The Observer has established that the UK is lobbying to remove paragraph 10 from the draft Doha Outcome Document. The document, which is scheduled to be ratified in November, is the most important element in the international process intended to help developing countries wean themselves off aid and establish sustainable economies.

The paragraph in question says this as currently drafted:

We will strengthen efforts to increase tax revenues through more effective tax collection and modernization of tax legislation including through simplification of the tax system, broadening of the tax base, and strongly combating tax evasion. To support individual country efforts in these areas, it will be important to enhance international cooperation in tax matters and broaden participation in the development of international tax norms and rules. We will consider strengthening the UN Committee of Experts on International Cooperation on Tax Matters by upgrading it to an intergovernmental body.

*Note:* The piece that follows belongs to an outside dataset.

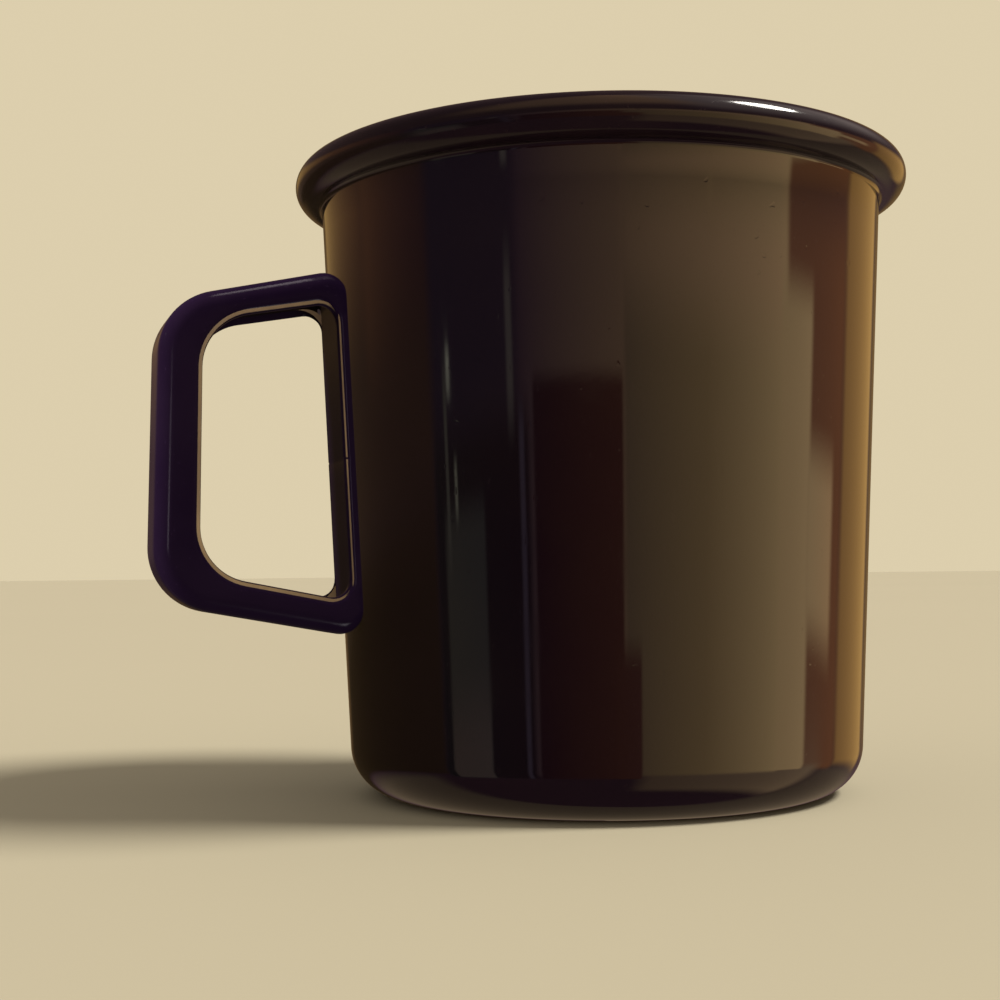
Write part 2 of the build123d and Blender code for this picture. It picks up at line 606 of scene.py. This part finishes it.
def meet(first: tuple[Point, Point], second: tuple[Point, Point]) -> Point:
    """Where two lines cross.

    Args:
        first: a point on one line, and its direction.
        second: the same for the other.

    Returns:
        The crossing.
    """
    (p, d), (q, e) = first, second
    t = ((q[0] - p[0]) * e[1] - (q[1] - p[1]) * e[0]) / (d[0] * e[1] - d[1] * e[0])
    return (p[0] + d[0] * t, p[1] + d[1] * t)


# ---------------------------------------------------------------- finishes


class Wire:
    """A node's output that can be used in arithmetic, which adds Math nodes."""

    def __init__(self, bench: "Bench", socket: bpy.types.NodeSocket | None) -> None:
        """Wraps a socket that belongs to a bench's node tree, or none for a last node."""
        self.bench = bench
        self.socket = socket

    def maths(self, operation: str, *values: "Wire | float") -> "Wire":
        """One Math node on the given values."""
        return self.bench.node("ShaderNodeMath", {"operation": operation}, dict(enumerate(values)))

    def __add__(self, other: "Wire | float") -> "Wire":
        """Sum."""
        return self.maths("ADD", self, other)

    def __radd__(self, other: float) -> "Wire":
        """Sum with a number in front."""
        return self.maths("ADD", other, self)

    def __sub__(self, other: "Wire | float") -> "Wire":
        """Difference."""
        return self.maths("SUBTRACT", self, other)

    def __rsub__(self, other: float) -> "Wire":
        """Difference from a number in front."""
        return self.maths("SUBTRACT", other, self)

    def __mul__(self, other: "Wire | float") -> "Wire":
        """Product."""
        return self.maths("MULTIPLY", self, other)

    def __rmul__(self, other: float) -> "Wire":
        """Product with a number in front."""
        return self.maths("MULTIPLY", other, self)

    def step(self, low: float, high: float) -> "Wire":
        """Rises smoothly from 0 to 1, or falls where low is the larger.

        Args:
            low: the value where it is 0.
            high: the value where it is 1.

        Returns:
            The step's value.
        """
        return self.bench.node("ShaderNodeMapRange", {"interpolation_type": "SMOOTHSTEP"},
                               {"Value": self, "From Min": low, "From Max": high})


class Bench:
    """A node tree that finishes and lights are wired up on."""

    def __init__(self, tree: bpy.types.NodeTree) -> None:
        """Clears a node tree and takes it over."""
        tree.nodes.clear()
        self.tree = tree

    def node(self, kind: str, settings: dict | None = None, sockets: dict | None = None,
             out: str | int = 0) -> Wire:
        """Adds one node.

        Args:
            kind: the node's type.
            settings: its properties, which are set first.
            sockets: values or links of its inputs, by name or number.
            out: the output to hand on.

        Returns:
            That output.
        """
        node = self.tree.nodes.new(kind)
        for name, value in (settings or {}).items():
            setattr(node, name, value)
        for name, value in (sockets or {}).items():
            if isinstance(value, Wire):
                self.tree.links.new(value.socket, node.inputs[name])
            else:
                node.inputs[name].default_value = value
        return Wire(self, node.outputs[out] if node.outputs else None)

    def mix(self, factor: Wire | float, a: Wire | Colour, b: Wire | Colour) -> Wire:
        """Mixes two colours.

        Args:
            factor: how much of the second one there is.
            a: the colour where the factor is 0.
            b: the colour where it is 1.

        Returns:
            The mixed colour.
        """
        colours = [c if isinstance(c, Wire) else (*c, 1.0) for c in (a, b)]
        return self.node("ShaderNodeMix", {"data_type": "RGBA"},
                         {0: factor, 6: colours[0], 7: colours[1]}, out=2)

    def place(self) -> Wire:
        """Position on the object, in metres."""
        return self.node("ShaderNodeTexCoord", out="Object")

    def parts(self, vector: Wire) -> list[Wire]:
        """The X, Y and Z of a vector."""
        node = self.node("ShaderNodeSeparateXYZ", sockets={0: vector}).socket.node
        return [Wire(self, output) for output in node.outputs]

    def noise(self, where: Wire, size: float, detail: float = 2.0, roughness: float = 0.5,
              stretch: tuple[float, float, float] = (1.0, 1.0, 1.0)) -> Wire:
        """Cloudy noise from 0 to 1.

        Args:
            where: the position that it is read at.
            size: how large its features are, in metres.
            detail: how many finer layers are added.
            roughness: how strong those layers are.
            stretch: scale of the pattern along each axis.

        Returns:
            The noise value.
        """
        scaled = self.node("ShaderNodeMapping", {"vector_type": "POINT"},
                           {"Vector": where, "Scale": stretch})
        return self.node("ShaderNodeTexNoise", {"noise_dimensions": "3D"},
                         {"Vector": scaled, "Scale": 1 / size, "Detail": detail,
                          "Roughness": roughness})

    def bump(self, height: Wire, depth: float, onto: Wire | None = None) -> Wire:
        """Raises a surface by a bump.

        Args:
            height: the bump's height, from 0 to 1.
            depth: what a height of 1 is, in metres.
            onto: the normal that it is added to, where there is one already.

        Returns:
            The new normal.
        """
        sockets = {"Strength": 1.0, "Distance": depth, "Height": height}
        if onto is not None:
            sockets["Normal"] = onto
        return self.node("ShaderNodeBump", sockets=sockets)

    def surface(self, **sockets: Wire | float | Colour) -> None:
        """Ends a material in one Principled shader.

        Args:
            sockets: its inputs, named in small letters with underscores.
        """
        named = {name.replace("_", " ").title().replace("Ior", "IOR"): value
                 for name, value in sockets.items()}
        for name, value in named.items():
            if isinstance(value, tuple):
                named[name] = (*value, 1.0)
        shader = self.node("ShaderNodeBsdfPrincipled", sockets=named)
        self.node("ShaderNodeOutputMaterial", sockets={"Surface": shader})


def bench_for(name: str) -> tuple[bpy.types.Material, Bench]:
    """Starts a material.

    Args:
        name: its name.

    Returns:
        The new material, and the bench for its nodes.
    """
    material = bpy.data.materials.new(name)
    material.use_nodes = True
    return material, Bench(material.node_tree)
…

It would seem extraordinary that any government could object to the the first two sentences at any time, let alone right now. Given Gordon Brown's claimed commitment to Africa you would have thought he was promoting this clause. But no,. the Treasury is blocking the whole paragraph. It told the Observer:

The UK makes an active contribution to the existing UN tax committee. It is not clear that an upgrade to the existing committee ... would deliver any additional benefit.

Let's assume that was plausible for a moment. If so, why block the first two sentences?

Remember, this whole issue is about raising the cash needed to meet the Millennium Development Goals. This is about helping developing countries build sustainable tax systems. Giving them access to the information they need to ensure that the cash due to them by multinational companies in particular is paid. It's about ensuring that they are not abused by tax haven structures. It's about ensuring higher status is given to the UN tax committee, which is the only place where countries from outside the OECD (and that's most by far) get any say on international tax.

But the UK is saying no to all of that. It's saying these countries can't have a say. It's saying they can't have the information they need to collect tax, and that the status quo that leaves them exploited and aid dependent should be maintained. It's about saying cash should not be raised to fulfil the MDGs. It's about saying these countries should not be encouraged to build fair, open and accountable tax systems.

It's more pernicious still. In reality it's about saying that the UK's tax havens are more important than developing countries; that our multinationals should be allowed to continue their abuse of developing countries and that accountants, lawyers and bankers should still be allowed to set up the abusive offshore structures that facilitate the corruption that plagues these countries, because let me assure you - none of that corruption would happen without the assistance of those banks, lawyers and accountants.

This is about choice: choice about whether to support developing countries, choice about ending poverty, choice about fairness, choice about equal treatment, choice about respecting democracy. Or choice to support abuse, corruption, the maintenance of unlevel playing field in which developing countries are given no chance and have no hope.

We know where this decision was made. It was ,made in the Treasury.

And we know who to blame: Gordon Brown.

I'm left asking why he's done this?

Why now, of all times?

Why now when we could take the lead and create better regulation, which everyone says we need.

Why pick on developing countries?

Why choose now to send out the signal that the UK supports tax evasion, tax havens and tax abuse?

Why, Gordon, why?

It's very hard to find an answer.

It's just another reason for despair.